During the trial, Mallah’s barrister, Phillip Boulten SC, pointed out that his client’s “bizarre plan” could never have worked. Mallah had carried out no reconnaissance of the buildings he had threatened to blow up, and the rifle he had bought earlier, for his own protection, was unsuitable for such an attack, due to its length.

The jury rejected the charge that Mallah had “prepared to commit a terrorist act” by attempting to sell a videotape, a three-page statement and photographs to the police spy. The jury also dismissed a second charge of “preparing” a terrorist act, based simply on the ground that Mallah had a .22 calibre rifle and 97 rounds of ammunition. Mallah testified that he bought the rifle for protection after his home was broken into.

Even though the jury concluded that Mallah’s threats to maim officials were not serious, the presiding judge sentenced him to 30 months’ imprisonment after Mallah pleaded guilty, as part of a plea bargain that the police vindictively rejected, to a lesser charge of “threatening to cause harm” to a Commonwealth officer.

Justice James Wood imposed the heavy sentence despite acknowledging that Mallah had been led on by the media.

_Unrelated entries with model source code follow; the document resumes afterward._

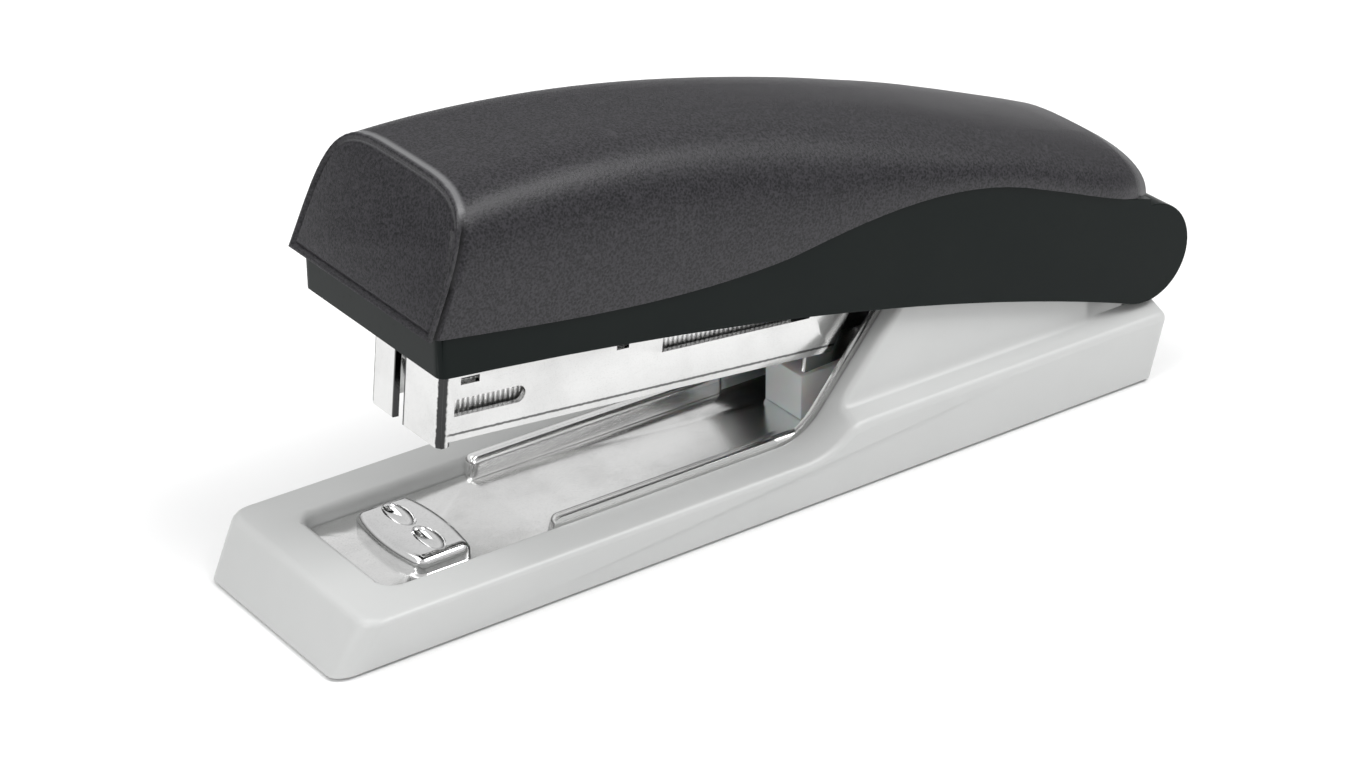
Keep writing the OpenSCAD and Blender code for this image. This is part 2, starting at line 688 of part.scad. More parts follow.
module head_cover() {
    n = 40;
    m = 30;
    w = m + 1;
    outer = [for (i = [0:n]) for (p = arch(i, n, 0, m)) p];
    inner = [for (i = [0:n]) for (p = arch(i, n, cap_t, m)) p];
    k = len(outer);
    grid = [for (i = [0:n - 1]) for (j = [0:m - 1]) [i*w + j, i*w + j + 1, (i + 1)*w + j + 1, (i + 1)*w + j]];
    faces = concat(
        [for (q = grid) [q[0], q[1], q[2]]], [for (q = grid) [q[0], q[2], q[3]]],
        [for (q = grid) [q[2] + k, q[1] + k, q[0] + k]], [for (q = grid) [q[3] + k, q[2] + k, q[0] + k]],
        [[for (j = [m:-1:0]) j]], [[for (j = [0:m]) j + k]],
        [[for (j = [0:m]) n*w + j]], [[for (j = [m:-1:0]) n*w + j + k]],
        [for (i = [0:n - 1]) [i*w, (i + 1)*w, (i + 1)*w + k, i*w + k]],
        [for (i = [0:n - 1]) [(i + 1)*w + m, i*w + m, i*w + m + k, (i + 1)*w + m + k]],
        [[m, 0, k, m + k]], [[n*w, n*w + m, n*w + m + k, n*w + k]]);
    place() color("dimgray") {
        polyhedron(points = concat(outer, inner), faces = faces, convexity = 10);
    }
}

module cover_screws() {
    place() color("silver") level() for (x = screw_x) translate([x, 0, web_z]) {
        translate([0, 0, -1.2]) cylinder(d = 4.2, h = 1.2);
        cylinder(d = screw_d, h = 9);
    }
}

base_shell();
rubber_feet();
base_plate();
plate_screws();
anvil();
anvil_rivet();
spring_block();
return_spring();
hinge_pin();
pin_clip();
hinge_spacer();
magazine();
staple_rail();
rail_rivets();
staple_strip();
pusher();
pusher_spring();
spring_hook();
lift_bracket();
handle_frame();
driver_blade();
driver_rivets();
head_spring();
head_trim();
head_cover();
cover_screws();
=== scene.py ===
import json
import math

import bmesh
import bpy
from mathutils import Matrix, Vector
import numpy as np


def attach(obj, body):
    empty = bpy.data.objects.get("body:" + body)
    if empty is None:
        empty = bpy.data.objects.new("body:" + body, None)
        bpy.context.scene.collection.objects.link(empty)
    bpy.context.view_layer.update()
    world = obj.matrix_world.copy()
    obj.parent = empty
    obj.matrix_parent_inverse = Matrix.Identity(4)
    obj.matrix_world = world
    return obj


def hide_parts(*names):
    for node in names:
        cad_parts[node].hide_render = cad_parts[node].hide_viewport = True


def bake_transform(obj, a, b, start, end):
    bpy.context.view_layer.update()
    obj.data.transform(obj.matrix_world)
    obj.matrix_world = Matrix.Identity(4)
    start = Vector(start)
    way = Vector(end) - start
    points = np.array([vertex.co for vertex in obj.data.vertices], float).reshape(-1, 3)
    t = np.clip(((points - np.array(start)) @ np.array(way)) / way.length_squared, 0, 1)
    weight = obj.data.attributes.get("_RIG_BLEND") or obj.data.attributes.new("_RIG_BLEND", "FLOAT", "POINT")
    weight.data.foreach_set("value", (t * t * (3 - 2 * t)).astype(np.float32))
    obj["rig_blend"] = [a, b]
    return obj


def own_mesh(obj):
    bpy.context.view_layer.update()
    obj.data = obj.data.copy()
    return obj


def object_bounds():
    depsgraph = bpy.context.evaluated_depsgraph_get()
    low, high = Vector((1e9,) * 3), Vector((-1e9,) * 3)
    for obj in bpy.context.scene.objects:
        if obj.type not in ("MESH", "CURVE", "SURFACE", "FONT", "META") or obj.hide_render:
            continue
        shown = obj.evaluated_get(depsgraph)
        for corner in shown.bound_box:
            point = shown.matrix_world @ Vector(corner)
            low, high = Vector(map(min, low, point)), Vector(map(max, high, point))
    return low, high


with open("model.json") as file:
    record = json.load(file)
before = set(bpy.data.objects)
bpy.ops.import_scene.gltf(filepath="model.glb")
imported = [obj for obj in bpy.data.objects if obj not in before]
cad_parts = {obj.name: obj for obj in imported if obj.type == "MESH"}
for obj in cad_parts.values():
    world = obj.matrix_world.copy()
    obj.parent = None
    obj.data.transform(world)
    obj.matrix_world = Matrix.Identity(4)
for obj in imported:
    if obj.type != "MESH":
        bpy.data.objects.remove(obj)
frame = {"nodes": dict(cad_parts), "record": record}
cad_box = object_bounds()
MM = 0.001

# ---------------------------------------------------------------- places

FRONT_X = cad_box[0][0]           # the front of the base: lengths in mm are counted from it
PIN_X, PIN_Z = 124.0, 19.2        # the hinge pin
REST_TILT = math.radians(5.6)     # of the magazine at rest
COVER_FOOT = (14.1, 40.2)         # lower edge of the cover's front face
FACE_LEAN = math.radians(23.96)   # of that face, from upright


def at(x, y, z):
    """A place in metres from millimetres, with x counted from the front of the base."""
    return Vector((FRONT_X + x * MM, y * MM, z * MM))


def local(co):
    """The reverse of at()."""
    return ((co.x - FRONT_X) / MM, co.y / MM, co.z / MM)


# ---------------------------------------------------------------- camera, floor and light

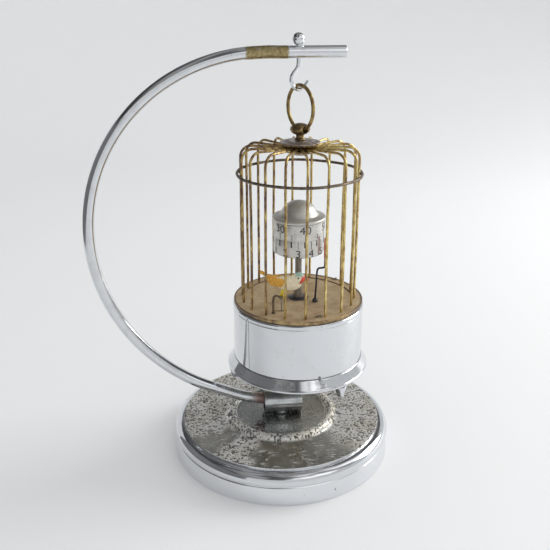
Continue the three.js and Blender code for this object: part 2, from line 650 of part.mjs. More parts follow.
// ---------------------------------------------------------------- motion works and bird rocker
const MINUTE_WHEEL_PHASE = meshed(12, 0, 36, MOTION_TURN);
add(clock, 'minute_wheel', onArbor(MOTION, joined(
  gear(36, MODULE_CANNON, 106.6, 107.6, MINUTE_WHEEL_PHASE, 1.1),
  gear(10, MODULE_HOUR, 107.5, 111, MINUTE_WHEEL_PHASE, 1.1),
)), brass);
const HOUR_WHEEL_PHASE = meshed(10, MINUTE_WHEEL_PHASE, 40, MOTION_TURN + Math.PI);
add(clock, 'hour_pipe', joined(
  bush(PIPE_R, ARBOR_R + GAP, 108.8, DRUM_LOW + 3, 12),
  gear(40, MODULE_HOUR, 109, 110.2, HOUR_WHEEL_PHASE, ARBOR_R + GAP),
), steel);

// Rocker: its fork takes the lower end of the bird's shank to and fro.
function birdRocker() {
  const boss = rod(2, 0, 1);
  const beam = new THREE.BoxGeometry(1.6, ROCKER_REACH - 2, 1).translate(0, -(ROCKER_REACH - 2) / 2, 0.5);
  const yoke = new THREE.BoxGeometry(4.4, 1.2, 1).translate(0, -(ROCKER_REACH - 2.4), 0.5);
  const prong = (side) => new THREE.BoxGeometry(1, 4, 1).translate(side * 1.7, -ROCKER_REACH + 0.4, 0.5);
  return cut(joined(boss, beam, yoke, prong(1), prong(-1)), rod(1.1, -1, 2));
}

add(nest, 'bird_rocker', birdRocker(), steel).position.set(0, ROCKER_REACH, ROCKER_Z);

export default root;
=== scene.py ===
"""Looks for the birdcage clock on its curved stand: smooth pieces and procedural materials.

Lengths are in millimetres until a mesh is made. The frame is in metres, with Z up and the base's centre at 0.
"""

import math
import random

import bmesh
import bpy
from mathutils import Matrix, Vector


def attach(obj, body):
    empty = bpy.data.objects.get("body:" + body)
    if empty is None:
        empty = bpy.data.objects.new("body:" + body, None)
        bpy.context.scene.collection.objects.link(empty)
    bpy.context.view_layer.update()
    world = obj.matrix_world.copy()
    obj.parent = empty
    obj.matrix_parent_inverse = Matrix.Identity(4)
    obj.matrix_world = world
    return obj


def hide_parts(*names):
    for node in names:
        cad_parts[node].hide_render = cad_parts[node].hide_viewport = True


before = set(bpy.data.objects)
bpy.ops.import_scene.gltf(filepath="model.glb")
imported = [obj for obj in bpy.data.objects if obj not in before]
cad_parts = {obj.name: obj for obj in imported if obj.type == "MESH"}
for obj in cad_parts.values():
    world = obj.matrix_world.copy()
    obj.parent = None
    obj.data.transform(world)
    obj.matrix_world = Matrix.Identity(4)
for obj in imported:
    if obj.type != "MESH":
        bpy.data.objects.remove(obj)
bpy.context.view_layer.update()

MM = 0.001
TAU = 2 * math.pi
CREASE = math.radians(38)  # edges that turn more than this stay sharp
draw = random.Random(11)

# --- dimensions shared with the CAD part
HANG = 12.0  # X of the vertical axis of the ring and the clock
STEM_X = 10.4  # X of the hook's stem
HOOK_TURN = math.radians(26)
RING_TURN = HOOK_TURN - math.pi / 2
PIVOT_Z = 235.6
RING_R = 14.2
ARM_TOP = 284.4
ARM_END = 41.0
SOCKET_Z = 33.9
BALL_R = 4.0
BALL_SEAT = 288.72
BALL_Z = 292.2
FLOOR_Z = 117.0
CASE_R = 46.1
CAGE_R = 39.6
WIRE_COUNT = 18
WIRE_FIRST = math.radians(-91.4)
HOOP_Z = 206.9
HOOP_R = 41.8
DRUM_R = 17.6
DRUM_SPLIT = 164.0
POINTER_FOOT = (10.6, -9.5)
POINTER_KNEE = (11.6, -9.7)
POINTER_TIP = (20.6 * math.cos(math.radians(-37)), 20.6 * math.sin(math.radians(-37)))
BIRD_SPOT = (-14.8, -22.9)
BIRD_TURN = math.radians(-7)
BIRD_PIVOT_Z = 127.8
PERCH_FOOT = (-5.6, -4)

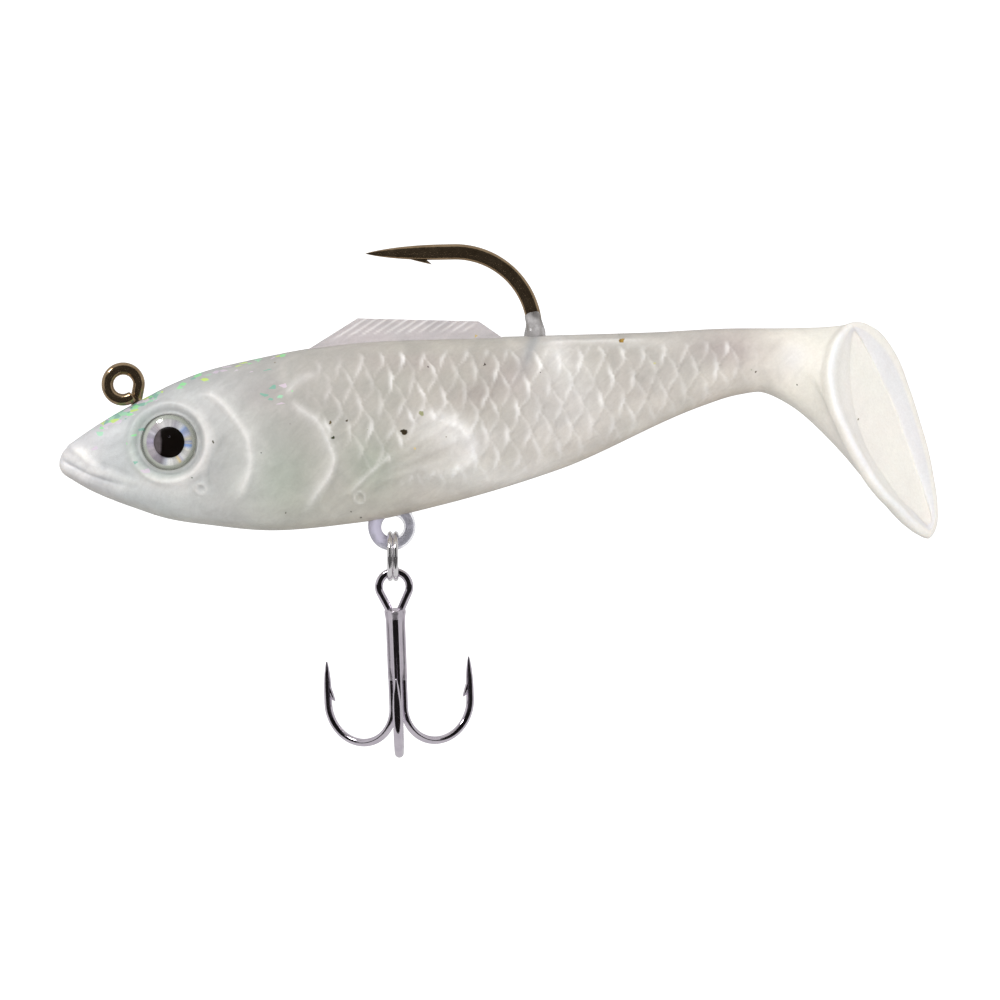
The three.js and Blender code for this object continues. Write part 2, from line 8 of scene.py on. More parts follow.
import bpy
import numpy as np
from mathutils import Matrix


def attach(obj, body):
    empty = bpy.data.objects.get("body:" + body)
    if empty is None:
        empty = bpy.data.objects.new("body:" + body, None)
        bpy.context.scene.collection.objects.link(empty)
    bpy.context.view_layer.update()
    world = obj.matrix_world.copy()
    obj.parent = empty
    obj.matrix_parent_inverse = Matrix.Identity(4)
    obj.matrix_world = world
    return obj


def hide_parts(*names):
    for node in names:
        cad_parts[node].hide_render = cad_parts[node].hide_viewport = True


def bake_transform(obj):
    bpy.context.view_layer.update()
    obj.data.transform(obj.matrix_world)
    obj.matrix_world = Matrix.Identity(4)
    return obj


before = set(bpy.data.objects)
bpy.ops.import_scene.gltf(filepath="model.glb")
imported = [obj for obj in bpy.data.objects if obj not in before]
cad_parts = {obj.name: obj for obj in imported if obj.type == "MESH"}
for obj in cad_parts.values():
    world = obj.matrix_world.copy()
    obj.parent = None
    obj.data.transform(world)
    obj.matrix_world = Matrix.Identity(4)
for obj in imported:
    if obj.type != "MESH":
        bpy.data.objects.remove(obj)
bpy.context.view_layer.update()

MM = 0.001
TAU = 2 * math.pi
ACROSS = np.array([0, 1.0, 0])
ALONG = np.array([1.0, 0, 0])

# ---- driving dimensions, in millimetres ----

NOSE_X = -7.97
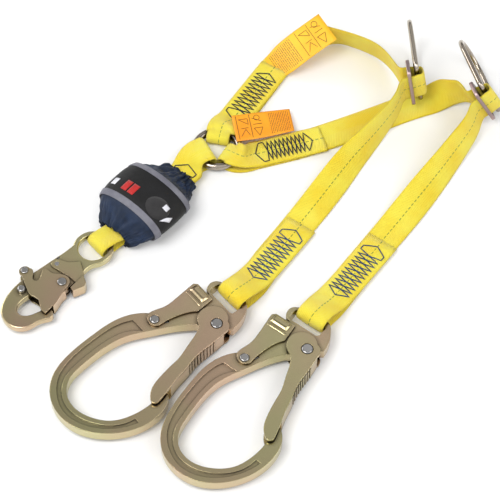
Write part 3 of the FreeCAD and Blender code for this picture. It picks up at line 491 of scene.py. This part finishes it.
def stitching(name, strap, start, end, paint, sign=1, reach=0.74, periods=5):
    """Two crossing zigzags with pointed ends, as webbing is sewn."""
    threads = [zigzag(strap, start, end, reach, periods, sign, phase) for phase in (1, -1)]
    return tube(name, threads, THREAD_R, paint)


# ---- webbing ------------------------------------------------------------
def bar_fold(axis_point, towards, radius, half):
    """Rows round a straight bar, from under it to over it, in metres."""
    rows = []
    steps = int(180 / FOLD_STEP)
    for k in range(steps + 1):
        angle = math.radians(180 * k / steps - 90)
        lift = Vector((0, 0, radius * math.sin(angle)))
        middle = axis_point + towards * (radius * math.cos(angle)) + lift
        rows.append((row(middle), half / 1000))
    return rows


def ring_profile(over, under, rise):
    """Distance out from the ring's rod and height, from over the rod to under it."""
    top = RING_CENTRE.z + RING_FOLD_R + rise
    bottom = RING_CENTRE.z - RING_FOLD_R
    profile = []
    steps = 14
    for k in range(steps + 1):
        out = RING_FOLD_LENGTH * (1 - k / steps)
        profile.append((out, over + (top - over) * (1 - ease(out, 3, RING_FOLD_LENGTH))))
    for k in range(1, 5):
        profile.append((-RING_FOLD_INWARD * k / 4, top))
    turn = int(180 / FOLD_STEP)
    for k in range(1, turn):
        angle = math.radians(180 * k / turn)
        inward = RING_FOLD_INWARD + RING_FOLD_R * math.sin(angle)
        profile.append((-inward, (top + bottom) / 2 + (top - bottom) / 2 * math.cos(angle)))
    for k in range(5):
        profile.append((-RING_FOLD_INWARD * (1 - k / 4), bottom))
    for k in range(1, steps + 1):
        out = RING_FOLD_LENGTH * k / steps
        profile.append((out, under + (bottom - under) * (1 - ease(out, 3, RING_FOLD_LENGTH))))
    return profile


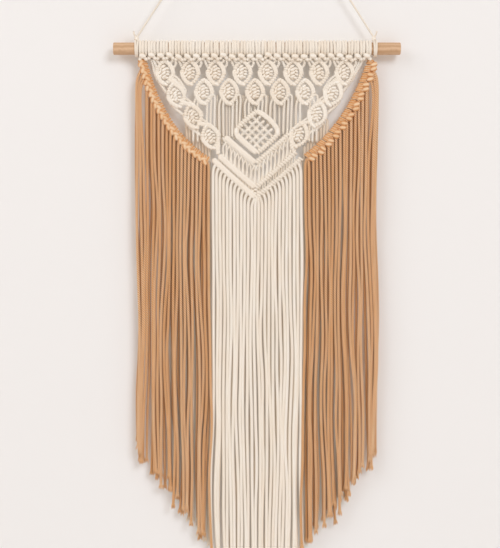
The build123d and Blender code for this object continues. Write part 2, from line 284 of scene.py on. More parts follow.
@dataclass(frozen=True)
class Cord:
    """Twisted cotton cord: strands laid round each other."""

    radius: float = 1.85
    strands: int = 3
    lay: float = 9.6  # the length of one whole turn of a strand
    crease: float = 0.3  # how deep the creases between strands are, as a share of the radius
    around: int = 9
    step: float = 1.1
    flare: float = 0.0  # how much wider a cut end is
    flare_length: float = 6.0

    def surface(self, line: np.ndarray, ref: np.ndarray = FRONT) -> tuple[np.ndarray, np.ndarray]:
        """Rings round a line, each turned a little further than the last.

        The radius round a ring is R (1 - c (1 - |sin(n a / 2)|)), a trefoil for three strands. At a cut end
        R grows by a bell curve of the distance from the end, and the creases deepen with it. Both ends close
        like a dome.

        Args:
            line: the centreline, in mm.
            ref: a direction that the line never follows.

        Returns:
            The rings and their distances along the line.
        """
        line = resample(line, self.step)
        along = arc_lengths(line)
        left = along[-1] - along
        bell = np.exp(-((left / self.flare_length) ** 2)) * (self.flare > 0)
        lobe = np.abs(np.sin(self.strands * np.pi * np.arange(self.around) / self.around))
        crease = self.crease + 0.4 * bell
        size = self.radius * (1 + self.flare * bell) * self.dome(np.minimum(along, left))
        radii = size[:, None] * (1 - crease[:, None] * (1 - lobe[None, :]))
        return tube_grid(line, radii, TAU * along / self.lay, ref), along

    def dome(self, inward: np.ndarray) -> np.ndarray:
        """How the radius closes at an end: from about a third, by a quarter circle over half a radius."""
        share = np.clip(inward / (self.radius * 0.5), 0, 1)
        return 0.35 + 0.65 * np.sqrt(1 - (1 - share) ** 2)

    def lay_in(self, bank: Bank, line: np.ndarray, tone: float, ref: np.ndarray = FRONT) -> None:
        """Adds this cord to a bank along a line.

        Args:
            bank: where it goes.
            line: its centreline, in mm.
            tone: its tone.
            ref: a direction that the line never follows.
        """
        grid, along = self.surface(line, ref)
        bank.add(grid, tone, along)


@dataclass(frozen=True)
class Ridge:
    """A row of hitches that lie so close along their carrier cord that it looks smooth."""

    radius: float = 2.9
    pitch: float = 4.2  # from one faint seam to the next
    depth: float = 0.22  # of the seams, as a share of the radius
    slant: int = 1  # how many hitches further on a seam is after one turn round the row
    around: int = 14
    rings: int = 6  # for each hitch

    def lay_in(self, bank: Bank, line: np.ndarray, tone: float, ref: np.ndarray = FRONT) -> None:
        """Adds the row to a bank along a line.

        The radius is R (1 - d (1 - sqrt|sin(pi (s/p + k a/turn))|)), seams that slant by k hitches in a turn,
        and it closes like a dome at both ends.

        Args:
            bank: where it goes.
            line: its centreline, in mm.
            tone: its tone.
            ref: a direction that the line never follows.
        """
        line = resample(line, self.pitch / self.rings)
        along = arc_lengths(line)
        angle = np.arange(self.around) / self.around
        rib = np.sqrt(np.abs(np.sin(np.pi * (along[:, None] / self.pitch + self.slant * angle[None, :]))))
        inward = np.minimum(along, along[-1] - along)
        dome = np.sqrt(np.clip(1 - (1 - np.clip(inward / self.radius, 0, 1)) ** 2, 0.01, 1))
        radii = self.radius * dome[:, None] * (1 - self.depth * (1 - rib))
        bank.add(tube_grid(line, radii, np.zeros(len(line)), ref), tone, along)


@dataclass(frozen=True)
class Hitches:
    """A row of hitches that stand square to their carrier cord, so that each one shows as a rib."""

    radius: float = 2.8
    pitch: float = 2.9
    cord: float = 1.4
    lean: float = 0.25  # how far each hitch leans along the row
    around: int = 14
    section: int = 8
    uneven: float = 0.03  # how much thicker or thinner one hitch is than another, as a share
    core: float = 0.62  # the radius of the plain core, as a share of the row's

    def lay_in(self, bank: Bank, line: np.ndarray, tone: float, ref: np.ndarray = FRONT) -> None:
        """Adds one loop of cord for each hitch, evenly along a line, over a plain core.

        Args:
            bank: where it goes.
            line: the carrier's centreline, in mm.
            tone: its tone.
            ref: a direction that the line never follows.
        """
        even = resample(line, 0.5)
        along = arc_lengths(even)
        way = np.gradient(even, axis=0)
        way /= np.linalg.norm(way, axis=1, keepdims=True)
        count = max(2, round(along[-1] / self.pitch))
        for k in range(count):
            n = int(round((k + 0.5) / count * (len(even) - 1)))
            axis = way[n] + self.lean * np.cross(way[n], ref)
            waver = self.uneven * math.sin(5.3 * k + 9.1 * tone)
            size = (self.radius - self.cord) * (1 + 3 * waver)
            cord = self.cord * (1 + waver)
            add_loop(bank, even[n], axis, size, cord, tone + waver, self.around, self.section)
        core = Ridge(self.radius * self.core, pitch=6.0, depth=0.0, around=8, rings=3)
        core.lay_in(bank, even, tone, ref)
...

Justice Wood said it was “regrettable” that the Daily Telegraph and another Murdoch paper, the Australian, together with the Nine television network and radio networks, had given Mallah “an entirely undeserved and unnecessary exposure,” encouraging his imagination to run wild.

Mallah’s acquittal on the terrorism charges amounted to a damning exposure of the dirty undercover operations conducted by ASIO and the federal and state police forces. These methods of provocation and entrapments have assisted successive governments, with the help of a complicit media, to stoke fears of terrorism in order to justify the predatory US-led wars joined by Australia in the Middle East and the imposition of police-state powers domestically.